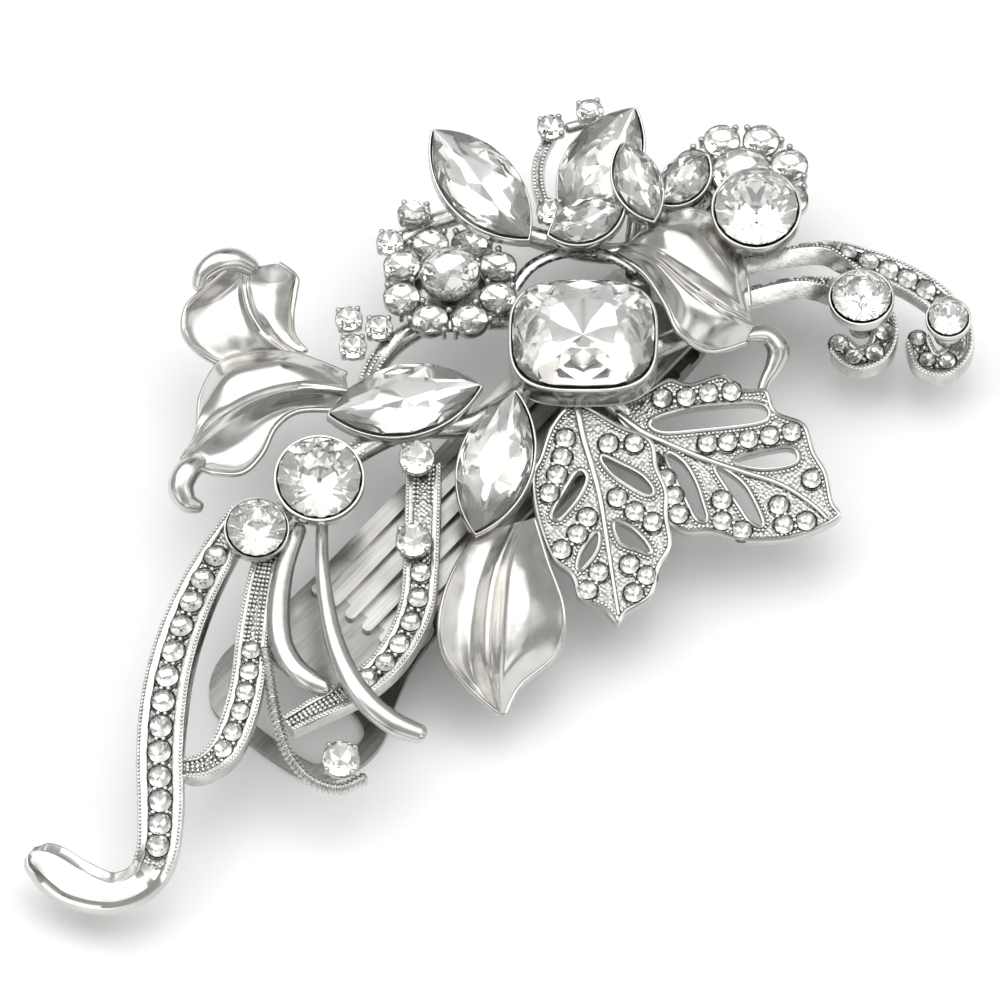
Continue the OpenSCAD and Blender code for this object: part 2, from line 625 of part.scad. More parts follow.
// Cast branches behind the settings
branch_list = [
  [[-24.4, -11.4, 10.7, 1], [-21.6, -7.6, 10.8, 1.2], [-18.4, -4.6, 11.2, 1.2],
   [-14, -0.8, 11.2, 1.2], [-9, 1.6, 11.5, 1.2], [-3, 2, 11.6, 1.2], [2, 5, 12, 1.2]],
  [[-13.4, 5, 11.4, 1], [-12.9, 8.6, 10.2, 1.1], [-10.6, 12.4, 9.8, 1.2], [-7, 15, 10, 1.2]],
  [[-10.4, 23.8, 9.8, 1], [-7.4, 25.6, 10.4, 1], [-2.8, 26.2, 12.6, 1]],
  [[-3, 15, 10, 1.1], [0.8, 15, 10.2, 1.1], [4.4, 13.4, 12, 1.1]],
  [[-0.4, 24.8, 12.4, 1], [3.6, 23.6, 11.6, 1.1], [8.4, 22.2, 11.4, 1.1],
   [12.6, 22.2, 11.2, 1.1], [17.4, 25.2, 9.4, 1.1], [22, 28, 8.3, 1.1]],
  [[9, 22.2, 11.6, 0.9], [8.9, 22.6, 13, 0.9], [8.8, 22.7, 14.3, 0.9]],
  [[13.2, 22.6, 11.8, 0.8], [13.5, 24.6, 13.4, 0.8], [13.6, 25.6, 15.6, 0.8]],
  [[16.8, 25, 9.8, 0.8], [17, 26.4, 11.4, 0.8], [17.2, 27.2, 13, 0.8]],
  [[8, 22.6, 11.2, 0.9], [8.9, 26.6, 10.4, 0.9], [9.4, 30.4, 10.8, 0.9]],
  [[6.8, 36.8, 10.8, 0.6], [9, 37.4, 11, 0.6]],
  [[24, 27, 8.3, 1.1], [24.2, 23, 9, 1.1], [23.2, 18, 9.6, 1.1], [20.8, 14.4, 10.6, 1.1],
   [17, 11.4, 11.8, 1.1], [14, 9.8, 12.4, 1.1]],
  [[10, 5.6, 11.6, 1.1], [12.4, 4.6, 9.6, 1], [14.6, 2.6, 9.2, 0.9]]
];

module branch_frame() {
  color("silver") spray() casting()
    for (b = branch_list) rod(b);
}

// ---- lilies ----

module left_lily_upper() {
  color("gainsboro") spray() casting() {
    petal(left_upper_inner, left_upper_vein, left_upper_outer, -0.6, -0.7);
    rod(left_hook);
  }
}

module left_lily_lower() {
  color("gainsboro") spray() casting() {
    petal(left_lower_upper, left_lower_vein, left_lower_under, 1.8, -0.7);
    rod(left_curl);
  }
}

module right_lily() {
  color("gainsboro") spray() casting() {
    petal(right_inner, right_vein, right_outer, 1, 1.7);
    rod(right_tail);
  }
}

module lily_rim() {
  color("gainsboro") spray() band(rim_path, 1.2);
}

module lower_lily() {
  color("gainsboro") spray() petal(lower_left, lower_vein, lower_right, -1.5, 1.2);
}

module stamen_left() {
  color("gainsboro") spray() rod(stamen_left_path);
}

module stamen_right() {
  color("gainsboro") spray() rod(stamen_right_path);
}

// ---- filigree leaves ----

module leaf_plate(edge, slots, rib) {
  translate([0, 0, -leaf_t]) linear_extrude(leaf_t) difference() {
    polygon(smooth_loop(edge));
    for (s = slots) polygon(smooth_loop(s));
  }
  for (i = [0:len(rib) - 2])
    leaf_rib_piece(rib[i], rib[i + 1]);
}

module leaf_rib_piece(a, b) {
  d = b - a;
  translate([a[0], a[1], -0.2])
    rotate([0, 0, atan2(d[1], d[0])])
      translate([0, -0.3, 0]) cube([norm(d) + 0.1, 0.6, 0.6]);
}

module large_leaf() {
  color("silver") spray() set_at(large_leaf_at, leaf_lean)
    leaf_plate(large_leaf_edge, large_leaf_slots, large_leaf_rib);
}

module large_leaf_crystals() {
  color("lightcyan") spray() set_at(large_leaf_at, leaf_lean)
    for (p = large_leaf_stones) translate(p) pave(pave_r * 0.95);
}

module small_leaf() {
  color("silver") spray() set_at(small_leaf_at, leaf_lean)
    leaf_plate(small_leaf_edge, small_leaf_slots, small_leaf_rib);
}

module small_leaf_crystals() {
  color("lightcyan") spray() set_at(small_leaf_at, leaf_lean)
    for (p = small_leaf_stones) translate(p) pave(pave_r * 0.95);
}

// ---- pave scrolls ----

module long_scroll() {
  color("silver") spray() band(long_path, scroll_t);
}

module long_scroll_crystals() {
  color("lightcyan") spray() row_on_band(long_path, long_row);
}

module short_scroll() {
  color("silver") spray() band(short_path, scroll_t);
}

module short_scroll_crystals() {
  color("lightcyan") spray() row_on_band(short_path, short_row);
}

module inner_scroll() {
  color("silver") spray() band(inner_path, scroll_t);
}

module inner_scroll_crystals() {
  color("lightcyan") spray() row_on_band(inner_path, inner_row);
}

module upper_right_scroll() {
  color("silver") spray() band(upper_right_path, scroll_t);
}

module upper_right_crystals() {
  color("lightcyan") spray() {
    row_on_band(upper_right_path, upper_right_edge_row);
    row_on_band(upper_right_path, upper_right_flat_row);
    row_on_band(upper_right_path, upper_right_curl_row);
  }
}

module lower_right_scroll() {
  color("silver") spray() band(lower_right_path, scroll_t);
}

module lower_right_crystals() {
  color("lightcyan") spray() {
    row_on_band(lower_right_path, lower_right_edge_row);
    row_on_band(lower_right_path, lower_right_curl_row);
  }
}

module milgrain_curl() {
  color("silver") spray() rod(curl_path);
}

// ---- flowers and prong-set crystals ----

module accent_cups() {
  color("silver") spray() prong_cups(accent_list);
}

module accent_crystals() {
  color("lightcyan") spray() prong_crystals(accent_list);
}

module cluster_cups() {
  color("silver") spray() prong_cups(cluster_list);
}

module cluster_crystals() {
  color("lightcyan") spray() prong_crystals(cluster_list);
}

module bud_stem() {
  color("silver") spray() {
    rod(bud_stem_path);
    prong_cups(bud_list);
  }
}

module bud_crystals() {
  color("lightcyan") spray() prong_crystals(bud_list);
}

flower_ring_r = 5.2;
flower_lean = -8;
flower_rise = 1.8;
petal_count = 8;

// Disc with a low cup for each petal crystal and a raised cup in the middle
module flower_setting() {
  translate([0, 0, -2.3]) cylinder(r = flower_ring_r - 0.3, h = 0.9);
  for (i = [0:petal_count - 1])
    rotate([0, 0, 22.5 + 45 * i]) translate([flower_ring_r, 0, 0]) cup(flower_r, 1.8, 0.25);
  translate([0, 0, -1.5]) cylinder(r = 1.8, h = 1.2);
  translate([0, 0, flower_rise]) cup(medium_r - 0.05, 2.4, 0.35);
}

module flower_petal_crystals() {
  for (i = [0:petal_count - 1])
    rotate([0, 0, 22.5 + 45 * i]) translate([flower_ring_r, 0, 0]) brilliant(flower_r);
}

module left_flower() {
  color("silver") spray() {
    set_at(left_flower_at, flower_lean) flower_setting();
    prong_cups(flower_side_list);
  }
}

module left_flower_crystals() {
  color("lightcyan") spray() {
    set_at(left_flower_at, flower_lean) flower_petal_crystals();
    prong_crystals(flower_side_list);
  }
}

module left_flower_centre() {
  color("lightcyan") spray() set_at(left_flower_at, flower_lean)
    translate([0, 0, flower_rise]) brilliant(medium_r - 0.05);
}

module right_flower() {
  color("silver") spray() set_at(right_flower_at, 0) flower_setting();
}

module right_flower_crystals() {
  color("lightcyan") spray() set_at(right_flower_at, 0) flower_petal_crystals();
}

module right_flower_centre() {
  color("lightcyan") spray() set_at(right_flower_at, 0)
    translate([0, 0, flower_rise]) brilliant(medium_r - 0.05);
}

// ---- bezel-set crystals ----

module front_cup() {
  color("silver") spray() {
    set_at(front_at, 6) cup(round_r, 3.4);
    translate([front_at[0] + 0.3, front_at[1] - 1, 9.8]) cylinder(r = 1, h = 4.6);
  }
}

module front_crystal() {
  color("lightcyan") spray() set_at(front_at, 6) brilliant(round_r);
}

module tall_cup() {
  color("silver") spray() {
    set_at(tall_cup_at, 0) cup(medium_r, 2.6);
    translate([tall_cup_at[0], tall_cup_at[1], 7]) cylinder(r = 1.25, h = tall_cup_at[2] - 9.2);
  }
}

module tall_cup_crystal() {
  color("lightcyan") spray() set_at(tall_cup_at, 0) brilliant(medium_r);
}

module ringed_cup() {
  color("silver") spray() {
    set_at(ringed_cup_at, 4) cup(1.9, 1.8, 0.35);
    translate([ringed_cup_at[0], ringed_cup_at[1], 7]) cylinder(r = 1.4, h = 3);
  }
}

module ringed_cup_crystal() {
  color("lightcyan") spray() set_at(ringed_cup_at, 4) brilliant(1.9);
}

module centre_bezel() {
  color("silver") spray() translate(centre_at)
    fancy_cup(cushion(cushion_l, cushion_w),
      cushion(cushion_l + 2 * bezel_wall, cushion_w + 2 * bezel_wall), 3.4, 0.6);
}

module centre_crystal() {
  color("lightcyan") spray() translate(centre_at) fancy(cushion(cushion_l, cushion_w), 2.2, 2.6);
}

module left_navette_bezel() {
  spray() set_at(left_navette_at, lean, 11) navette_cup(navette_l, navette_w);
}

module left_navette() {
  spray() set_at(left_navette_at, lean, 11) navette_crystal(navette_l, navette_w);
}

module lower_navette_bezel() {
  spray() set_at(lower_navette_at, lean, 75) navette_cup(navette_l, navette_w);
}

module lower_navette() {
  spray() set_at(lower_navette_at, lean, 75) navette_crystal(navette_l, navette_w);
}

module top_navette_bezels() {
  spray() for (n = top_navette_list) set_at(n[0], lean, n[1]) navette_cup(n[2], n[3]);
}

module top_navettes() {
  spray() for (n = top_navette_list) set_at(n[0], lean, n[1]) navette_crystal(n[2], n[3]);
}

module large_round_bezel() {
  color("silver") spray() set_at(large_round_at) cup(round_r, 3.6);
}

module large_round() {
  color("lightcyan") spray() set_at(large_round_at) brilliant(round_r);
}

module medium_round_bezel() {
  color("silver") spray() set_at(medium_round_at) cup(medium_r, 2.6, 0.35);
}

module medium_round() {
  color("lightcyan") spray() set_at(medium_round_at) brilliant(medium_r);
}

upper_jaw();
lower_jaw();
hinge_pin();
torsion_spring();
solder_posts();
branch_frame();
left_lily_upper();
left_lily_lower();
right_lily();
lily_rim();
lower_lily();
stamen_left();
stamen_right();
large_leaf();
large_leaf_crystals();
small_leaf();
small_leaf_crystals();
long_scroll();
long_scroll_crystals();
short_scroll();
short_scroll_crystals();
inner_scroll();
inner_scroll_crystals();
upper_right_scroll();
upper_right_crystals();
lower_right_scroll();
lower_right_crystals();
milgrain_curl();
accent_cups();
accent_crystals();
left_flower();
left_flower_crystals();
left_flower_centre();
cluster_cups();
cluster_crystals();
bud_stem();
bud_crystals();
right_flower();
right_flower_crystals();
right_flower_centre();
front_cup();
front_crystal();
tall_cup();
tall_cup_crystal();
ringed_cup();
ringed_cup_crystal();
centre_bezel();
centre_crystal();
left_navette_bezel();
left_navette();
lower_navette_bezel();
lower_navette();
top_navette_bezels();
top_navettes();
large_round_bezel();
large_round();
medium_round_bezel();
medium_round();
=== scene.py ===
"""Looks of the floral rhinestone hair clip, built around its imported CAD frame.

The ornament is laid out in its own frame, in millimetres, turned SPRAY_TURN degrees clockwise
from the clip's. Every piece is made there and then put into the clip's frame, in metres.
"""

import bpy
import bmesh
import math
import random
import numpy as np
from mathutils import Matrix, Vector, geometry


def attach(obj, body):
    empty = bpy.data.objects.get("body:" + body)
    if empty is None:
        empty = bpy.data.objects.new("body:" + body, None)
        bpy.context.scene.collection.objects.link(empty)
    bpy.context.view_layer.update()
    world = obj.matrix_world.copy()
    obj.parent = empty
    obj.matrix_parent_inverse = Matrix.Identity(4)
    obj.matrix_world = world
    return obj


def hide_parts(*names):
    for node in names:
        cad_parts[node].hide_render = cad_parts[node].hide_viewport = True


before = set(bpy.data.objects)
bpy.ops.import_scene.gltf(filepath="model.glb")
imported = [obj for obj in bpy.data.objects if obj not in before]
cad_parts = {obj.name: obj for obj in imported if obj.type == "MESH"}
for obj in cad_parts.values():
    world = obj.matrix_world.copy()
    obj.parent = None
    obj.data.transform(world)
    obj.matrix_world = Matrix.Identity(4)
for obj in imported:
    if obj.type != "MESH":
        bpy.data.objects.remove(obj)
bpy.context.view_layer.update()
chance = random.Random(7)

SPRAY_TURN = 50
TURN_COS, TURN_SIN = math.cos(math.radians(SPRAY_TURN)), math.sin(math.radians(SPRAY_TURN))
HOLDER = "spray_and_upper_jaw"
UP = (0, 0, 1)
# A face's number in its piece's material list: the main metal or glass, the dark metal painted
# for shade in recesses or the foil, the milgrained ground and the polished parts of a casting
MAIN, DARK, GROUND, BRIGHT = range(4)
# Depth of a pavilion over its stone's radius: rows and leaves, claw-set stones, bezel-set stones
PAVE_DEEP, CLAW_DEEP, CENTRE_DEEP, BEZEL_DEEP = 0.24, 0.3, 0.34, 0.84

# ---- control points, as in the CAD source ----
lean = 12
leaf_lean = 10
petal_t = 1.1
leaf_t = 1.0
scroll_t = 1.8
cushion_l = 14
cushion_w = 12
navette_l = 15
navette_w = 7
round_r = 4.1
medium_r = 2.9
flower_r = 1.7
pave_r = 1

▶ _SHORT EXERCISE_
For each line in the data above that contains the string "Identity", extract the line.

▶ _REPLY TO THE TASK_
    obj.matrix_parent_inverse = Matrix.Identity(4)
    obj.matrix_world = Matrix.Identity(4)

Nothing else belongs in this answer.